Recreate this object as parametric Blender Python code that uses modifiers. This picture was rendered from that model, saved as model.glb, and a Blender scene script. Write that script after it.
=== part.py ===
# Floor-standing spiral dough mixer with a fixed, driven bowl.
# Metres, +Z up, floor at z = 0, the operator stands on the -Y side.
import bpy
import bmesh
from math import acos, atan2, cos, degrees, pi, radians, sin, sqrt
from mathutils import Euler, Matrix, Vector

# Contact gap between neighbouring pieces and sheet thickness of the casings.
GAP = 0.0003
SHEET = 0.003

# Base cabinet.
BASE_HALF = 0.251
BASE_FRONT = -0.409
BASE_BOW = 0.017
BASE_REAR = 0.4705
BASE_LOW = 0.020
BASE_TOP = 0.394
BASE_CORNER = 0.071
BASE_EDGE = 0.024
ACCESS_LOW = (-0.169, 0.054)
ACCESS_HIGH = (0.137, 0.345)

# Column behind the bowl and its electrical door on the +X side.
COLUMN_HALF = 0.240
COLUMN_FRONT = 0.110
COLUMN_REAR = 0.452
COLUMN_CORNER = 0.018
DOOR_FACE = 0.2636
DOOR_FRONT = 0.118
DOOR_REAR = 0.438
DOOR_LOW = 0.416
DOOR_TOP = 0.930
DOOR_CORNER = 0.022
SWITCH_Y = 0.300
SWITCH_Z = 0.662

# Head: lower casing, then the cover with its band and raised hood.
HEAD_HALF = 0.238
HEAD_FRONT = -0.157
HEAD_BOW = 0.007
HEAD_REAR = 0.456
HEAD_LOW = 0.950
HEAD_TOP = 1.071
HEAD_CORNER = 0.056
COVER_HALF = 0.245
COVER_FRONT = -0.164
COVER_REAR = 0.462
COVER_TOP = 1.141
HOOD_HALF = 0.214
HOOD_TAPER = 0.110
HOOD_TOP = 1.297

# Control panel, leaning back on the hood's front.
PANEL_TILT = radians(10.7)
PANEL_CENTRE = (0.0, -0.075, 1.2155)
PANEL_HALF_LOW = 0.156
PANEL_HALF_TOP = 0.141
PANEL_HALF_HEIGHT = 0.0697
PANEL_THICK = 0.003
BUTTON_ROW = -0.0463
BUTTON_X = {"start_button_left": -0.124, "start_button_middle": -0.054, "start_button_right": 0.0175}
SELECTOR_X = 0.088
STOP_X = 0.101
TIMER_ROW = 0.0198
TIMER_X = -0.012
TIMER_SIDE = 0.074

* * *

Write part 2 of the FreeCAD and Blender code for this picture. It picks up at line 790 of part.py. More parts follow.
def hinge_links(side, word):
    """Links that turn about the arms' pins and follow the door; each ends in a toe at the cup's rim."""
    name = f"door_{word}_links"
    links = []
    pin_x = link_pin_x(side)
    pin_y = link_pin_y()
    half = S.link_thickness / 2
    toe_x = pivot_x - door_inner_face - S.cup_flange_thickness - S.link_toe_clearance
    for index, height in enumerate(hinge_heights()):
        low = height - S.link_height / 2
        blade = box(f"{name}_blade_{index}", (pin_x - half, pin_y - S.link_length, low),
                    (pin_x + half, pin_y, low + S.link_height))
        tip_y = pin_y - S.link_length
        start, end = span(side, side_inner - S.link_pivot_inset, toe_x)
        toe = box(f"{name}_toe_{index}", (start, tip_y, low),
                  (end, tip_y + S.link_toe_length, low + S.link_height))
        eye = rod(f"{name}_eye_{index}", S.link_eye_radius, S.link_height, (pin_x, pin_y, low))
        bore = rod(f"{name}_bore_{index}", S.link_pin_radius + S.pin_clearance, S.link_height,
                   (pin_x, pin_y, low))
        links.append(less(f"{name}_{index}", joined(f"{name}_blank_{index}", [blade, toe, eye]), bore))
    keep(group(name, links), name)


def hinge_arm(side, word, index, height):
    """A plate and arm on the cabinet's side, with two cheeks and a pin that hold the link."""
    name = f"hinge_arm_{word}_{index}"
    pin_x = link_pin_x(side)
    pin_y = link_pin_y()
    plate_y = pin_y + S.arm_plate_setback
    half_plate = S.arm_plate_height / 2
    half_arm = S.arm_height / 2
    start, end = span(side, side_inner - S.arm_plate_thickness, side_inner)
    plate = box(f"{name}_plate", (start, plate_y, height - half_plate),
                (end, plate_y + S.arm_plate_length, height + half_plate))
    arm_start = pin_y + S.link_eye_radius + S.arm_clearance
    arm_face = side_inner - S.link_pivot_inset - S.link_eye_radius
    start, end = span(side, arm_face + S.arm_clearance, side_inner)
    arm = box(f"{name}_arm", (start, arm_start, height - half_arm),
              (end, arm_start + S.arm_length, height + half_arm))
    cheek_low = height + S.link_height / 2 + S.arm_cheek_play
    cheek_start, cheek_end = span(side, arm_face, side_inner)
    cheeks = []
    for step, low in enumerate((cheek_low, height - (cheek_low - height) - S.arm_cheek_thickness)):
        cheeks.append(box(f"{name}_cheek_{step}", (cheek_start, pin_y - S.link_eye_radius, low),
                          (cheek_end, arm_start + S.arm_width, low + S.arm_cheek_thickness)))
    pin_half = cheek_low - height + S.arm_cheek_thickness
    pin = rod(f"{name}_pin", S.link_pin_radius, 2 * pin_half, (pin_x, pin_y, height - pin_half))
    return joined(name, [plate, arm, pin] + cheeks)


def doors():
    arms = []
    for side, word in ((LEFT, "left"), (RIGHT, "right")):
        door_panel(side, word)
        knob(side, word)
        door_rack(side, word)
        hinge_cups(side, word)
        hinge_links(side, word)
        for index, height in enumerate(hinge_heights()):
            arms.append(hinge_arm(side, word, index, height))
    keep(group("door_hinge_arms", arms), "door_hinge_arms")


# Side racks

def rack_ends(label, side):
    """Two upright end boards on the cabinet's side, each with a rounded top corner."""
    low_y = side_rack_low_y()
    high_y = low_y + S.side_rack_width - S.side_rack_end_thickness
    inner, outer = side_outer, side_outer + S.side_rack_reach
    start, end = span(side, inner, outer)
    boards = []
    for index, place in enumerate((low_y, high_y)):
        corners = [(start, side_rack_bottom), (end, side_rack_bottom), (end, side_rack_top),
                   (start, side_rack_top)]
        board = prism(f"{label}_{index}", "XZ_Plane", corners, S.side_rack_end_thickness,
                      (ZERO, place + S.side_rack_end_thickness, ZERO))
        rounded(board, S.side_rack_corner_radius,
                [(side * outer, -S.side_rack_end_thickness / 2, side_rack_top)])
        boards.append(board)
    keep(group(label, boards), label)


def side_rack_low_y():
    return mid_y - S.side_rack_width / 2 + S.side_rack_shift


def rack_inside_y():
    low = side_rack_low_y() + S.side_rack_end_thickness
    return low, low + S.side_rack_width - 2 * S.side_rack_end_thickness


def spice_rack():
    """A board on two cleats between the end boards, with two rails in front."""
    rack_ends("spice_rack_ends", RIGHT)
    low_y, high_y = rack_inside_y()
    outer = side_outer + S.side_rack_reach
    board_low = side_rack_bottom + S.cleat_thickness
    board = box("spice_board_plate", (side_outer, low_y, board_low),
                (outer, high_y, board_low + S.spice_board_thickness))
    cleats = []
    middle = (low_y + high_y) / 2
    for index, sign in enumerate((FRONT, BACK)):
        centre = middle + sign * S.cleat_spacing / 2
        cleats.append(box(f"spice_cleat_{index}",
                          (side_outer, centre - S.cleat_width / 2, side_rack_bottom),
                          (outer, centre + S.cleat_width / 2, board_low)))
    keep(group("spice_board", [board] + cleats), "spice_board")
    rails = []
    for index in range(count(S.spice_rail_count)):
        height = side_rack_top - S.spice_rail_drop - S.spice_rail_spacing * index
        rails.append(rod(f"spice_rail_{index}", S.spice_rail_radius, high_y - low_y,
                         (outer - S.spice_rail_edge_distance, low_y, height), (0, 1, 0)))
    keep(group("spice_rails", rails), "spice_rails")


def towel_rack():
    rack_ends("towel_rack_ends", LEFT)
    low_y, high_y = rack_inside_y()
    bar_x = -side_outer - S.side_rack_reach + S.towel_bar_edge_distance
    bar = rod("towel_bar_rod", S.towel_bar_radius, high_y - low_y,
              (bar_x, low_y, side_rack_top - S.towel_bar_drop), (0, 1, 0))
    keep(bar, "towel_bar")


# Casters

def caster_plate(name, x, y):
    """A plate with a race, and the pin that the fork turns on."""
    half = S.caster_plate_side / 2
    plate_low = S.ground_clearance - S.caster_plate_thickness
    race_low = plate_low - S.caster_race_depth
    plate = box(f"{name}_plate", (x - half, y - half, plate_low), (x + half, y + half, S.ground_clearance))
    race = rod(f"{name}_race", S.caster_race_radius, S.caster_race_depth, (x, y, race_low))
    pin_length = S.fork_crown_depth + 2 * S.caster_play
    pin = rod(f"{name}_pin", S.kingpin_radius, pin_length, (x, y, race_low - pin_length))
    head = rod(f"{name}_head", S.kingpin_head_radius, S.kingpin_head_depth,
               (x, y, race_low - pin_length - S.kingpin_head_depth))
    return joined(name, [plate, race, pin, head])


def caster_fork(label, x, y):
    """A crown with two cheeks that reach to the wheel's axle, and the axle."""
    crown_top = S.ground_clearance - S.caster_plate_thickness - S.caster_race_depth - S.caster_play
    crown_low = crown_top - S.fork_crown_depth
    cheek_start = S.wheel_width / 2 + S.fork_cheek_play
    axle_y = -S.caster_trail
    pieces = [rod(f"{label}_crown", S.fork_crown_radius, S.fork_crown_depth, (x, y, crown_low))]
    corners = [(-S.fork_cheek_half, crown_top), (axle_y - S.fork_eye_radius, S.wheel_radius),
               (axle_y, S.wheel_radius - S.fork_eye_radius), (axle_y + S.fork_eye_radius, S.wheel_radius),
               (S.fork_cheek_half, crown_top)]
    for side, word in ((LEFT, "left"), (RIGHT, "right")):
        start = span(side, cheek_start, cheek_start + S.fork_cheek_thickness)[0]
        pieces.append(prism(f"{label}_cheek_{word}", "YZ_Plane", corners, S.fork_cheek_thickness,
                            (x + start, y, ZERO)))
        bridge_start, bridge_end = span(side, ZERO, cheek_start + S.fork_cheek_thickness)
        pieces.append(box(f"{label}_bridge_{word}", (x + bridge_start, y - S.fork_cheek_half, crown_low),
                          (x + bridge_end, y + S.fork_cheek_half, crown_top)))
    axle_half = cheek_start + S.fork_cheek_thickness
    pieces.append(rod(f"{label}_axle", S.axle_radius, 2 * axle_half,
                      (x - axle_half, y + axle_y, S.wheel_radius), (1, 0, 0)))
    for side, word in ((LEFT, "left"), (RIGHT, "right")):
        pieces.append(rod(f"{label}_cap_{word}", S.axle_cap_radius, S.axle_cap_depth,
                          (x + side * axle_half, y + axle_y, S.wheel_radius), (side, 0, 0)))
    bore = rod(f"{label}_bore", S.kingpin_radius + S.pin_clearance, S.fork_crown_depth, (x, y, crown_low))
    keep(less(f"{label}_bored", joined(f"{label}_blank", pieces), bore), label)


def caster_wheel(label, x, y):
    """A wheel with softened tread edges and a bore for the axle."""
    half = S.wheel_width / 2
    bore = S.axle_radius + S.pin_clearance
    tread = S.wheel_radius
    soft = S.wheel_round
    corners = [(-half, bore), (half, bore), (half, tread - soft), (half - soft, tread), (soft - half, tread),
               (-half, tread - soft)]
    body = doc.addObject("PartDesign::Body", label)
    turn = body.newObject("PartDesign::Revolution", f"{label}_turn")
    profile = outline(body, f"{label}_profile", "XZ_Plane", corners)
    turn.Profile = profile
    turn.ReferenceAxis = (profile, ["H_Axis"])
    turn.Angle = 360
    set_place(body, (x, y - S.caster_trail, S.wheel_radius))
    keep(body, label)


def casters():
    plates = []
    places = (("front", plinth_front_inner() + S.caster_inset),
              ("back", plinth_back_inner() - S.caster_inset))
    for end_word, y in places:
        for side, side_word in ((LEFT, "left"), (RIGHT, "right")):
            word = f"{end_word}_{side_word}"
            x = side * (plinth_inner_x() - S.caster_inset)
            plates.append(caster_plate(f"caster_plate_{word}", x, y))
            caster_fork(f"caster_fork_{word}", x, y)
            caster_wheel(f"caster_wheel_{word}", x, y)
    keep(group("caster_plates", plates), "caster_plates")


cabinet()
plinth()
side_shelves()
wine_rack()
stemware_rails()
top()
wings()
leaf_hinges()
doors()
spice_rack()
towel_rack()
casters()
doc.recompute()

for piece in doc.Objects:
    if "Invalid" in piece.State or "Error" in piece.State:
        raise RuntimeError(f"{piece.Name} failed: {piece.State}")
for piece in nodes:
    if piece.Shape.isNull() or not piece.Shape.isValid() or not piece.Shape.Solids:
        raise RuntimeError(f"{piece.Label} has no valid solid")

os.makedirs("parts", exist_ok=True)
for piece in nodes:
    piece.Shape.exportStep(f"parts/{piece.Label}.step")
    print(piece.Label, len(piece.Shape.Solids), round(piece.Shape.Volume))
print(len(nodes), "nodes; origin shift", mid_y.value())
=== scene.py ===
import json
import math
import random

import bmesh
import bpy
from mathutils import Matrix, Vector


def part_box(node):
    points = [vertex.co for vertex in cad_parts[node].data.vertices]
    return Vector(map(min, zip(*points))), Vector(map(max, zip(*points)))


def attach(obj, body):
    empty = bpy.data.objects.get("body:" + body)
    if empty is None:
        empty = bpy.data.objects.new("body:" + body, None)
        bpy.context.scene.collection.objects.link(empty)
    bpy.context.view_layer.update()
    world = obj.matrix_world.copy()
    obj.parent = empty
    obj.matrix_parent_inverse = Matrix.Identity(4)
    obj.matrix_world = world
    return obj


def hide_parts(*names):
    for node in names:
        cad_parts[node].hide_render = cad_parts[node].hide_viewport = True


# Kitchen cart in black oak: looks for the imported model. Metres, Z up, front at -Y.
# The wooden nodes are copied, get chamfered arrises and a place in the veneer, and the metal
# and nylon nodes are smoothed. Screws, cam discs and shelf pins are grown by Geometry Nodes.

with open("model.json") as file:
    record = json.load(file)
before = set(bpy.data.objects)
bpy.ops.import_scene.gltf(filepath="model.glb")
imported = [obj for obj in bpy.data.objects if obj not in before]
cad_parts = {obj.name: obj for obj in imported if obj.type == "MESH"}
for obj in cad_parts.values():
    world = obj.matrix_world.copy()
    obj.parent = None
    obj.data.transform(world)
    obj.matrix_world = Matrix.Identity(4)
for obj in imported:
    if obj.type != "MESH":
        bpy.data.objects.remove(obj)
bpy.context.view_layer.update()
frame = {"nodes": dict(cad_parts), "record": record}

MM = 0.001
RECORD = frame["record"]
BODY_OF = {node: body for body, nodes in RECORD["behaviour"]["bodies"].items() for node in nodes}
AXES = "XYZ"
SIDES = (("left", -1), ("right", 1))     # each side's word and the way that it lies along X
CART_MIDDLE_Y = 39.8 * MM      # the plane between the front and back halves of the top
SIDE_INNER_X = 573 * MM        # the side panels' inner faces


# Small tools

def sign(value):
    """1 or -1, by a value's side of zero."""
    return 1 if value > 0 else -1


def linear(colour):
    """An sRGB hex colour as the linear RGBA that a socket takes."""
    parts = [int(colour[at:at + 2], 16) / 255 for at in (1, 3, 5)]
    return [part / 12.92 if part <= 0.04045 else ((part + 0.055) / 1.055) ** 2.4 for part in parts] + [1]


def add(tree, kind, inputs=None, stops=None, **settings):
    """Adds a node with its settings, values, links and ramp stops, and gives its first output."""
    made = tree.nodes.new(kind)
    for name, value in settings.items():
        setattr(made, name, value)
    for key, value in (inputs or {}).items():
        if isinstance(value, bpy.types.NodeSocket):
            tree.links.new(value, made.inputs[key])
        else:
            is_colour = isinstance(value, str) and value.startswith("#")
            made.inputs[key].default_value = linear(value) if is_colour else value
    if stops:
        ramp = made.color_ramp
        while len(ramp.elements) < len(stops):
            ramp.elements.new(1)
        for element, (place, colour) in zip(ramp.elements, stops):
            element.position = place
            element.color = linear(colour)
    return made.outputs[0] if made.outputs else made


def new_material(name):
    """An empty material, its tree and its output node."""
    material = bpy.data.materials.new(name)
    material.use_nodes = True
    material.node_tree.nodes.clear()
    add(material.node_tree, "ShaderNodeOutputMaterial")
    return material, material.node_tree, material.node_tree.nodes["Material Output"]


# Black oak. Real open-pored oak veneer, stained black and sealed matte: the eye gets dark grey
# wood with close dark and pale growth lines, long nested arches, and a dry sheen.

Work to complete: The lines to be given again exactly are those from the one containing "doc.recompute()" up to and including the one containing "bpy.data.objects.remove(obj)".

The result:
doc.recompute()

for piece in doc.Objects:
    if "Invalid" in piece.State or "Error" in piece.State:
        raise RuntimeError(f"{piece.Name} failed: {piece.State}")
for piece in nodes:
    if piece.Shape.isNull() or not piece.Shape.isValid() or not piece.Shape.Solids:
        raise RuntimeError(f"{piece.Label} has no valid solid")

os.makedirs("parts", exist_ok=True)
for piece in nodes:
    piece.Shape.exportStep(f"parts/{piece.Label}.step")
    print(piece.Label, len(piece.Shape.Solids), round(piece.Shape.Volume))
print(len(nodes), "nodes; origin shift", mid_y.value())
=== scene.py ===
import json
import math
import random

import bmesh
import bpy
from mathutils import Matrix, Vector


def part_box(node):
    points = [vertex.co for vertex in cad_parts[node].data.vertices]
    return Vector(map(min, zip(*points))), Vector(map(max, zip(*points)))


def attach(obj, body):
    empty = bpy.data.objects.get("body:" + body)
    if empty is None:
        empty = bpy.data.objects.new("body:" + body, None)
        bpy.context.scene.collection.objects.link(empty)
    bpy.context.view_layer.update()
    world = obj.matrix_world.copy()
    obj.parent = empty
    obj.matrix_parent_inverse = Matrix.Identity(4)
    obj.matrix_world = world
    return obj


def hide_parts(*names):
    for node in names:
        cad_parts[node].hide_render = cad_parts[node].hide_viewport = True


# Kitchen cart in black oak: looks for the imported model. Metres, Z up, front at -Y.
# The wooden nodes are copied, get chamfered arrises and a place in the veneer, and the metal
# and nylon nodes are smoothed. Screws, cam discs and shelf pins are grown by Geometry Nodes.

with open("model.json") as file:
    record = json.load(file)
before = set(bpy.data.objects)
bpy.ops.import_scene.gltf(filepath="model.glb")
imported = [obj for obj in bpy.data.objects if obj not in before]
cad_parts = {obj.name: obj for obj in imported if obj.type == "MESH"}
for obj in cad_parts.values():
    world = obj.matrix_world.copy()
    obj.parent = None
    obj.data.transform(world)
    obj.matrix_world = Matrix.Identity(4)
for obj in imported:
    if obj.type != "MESH":
        bpy.data.objects.remove(obj)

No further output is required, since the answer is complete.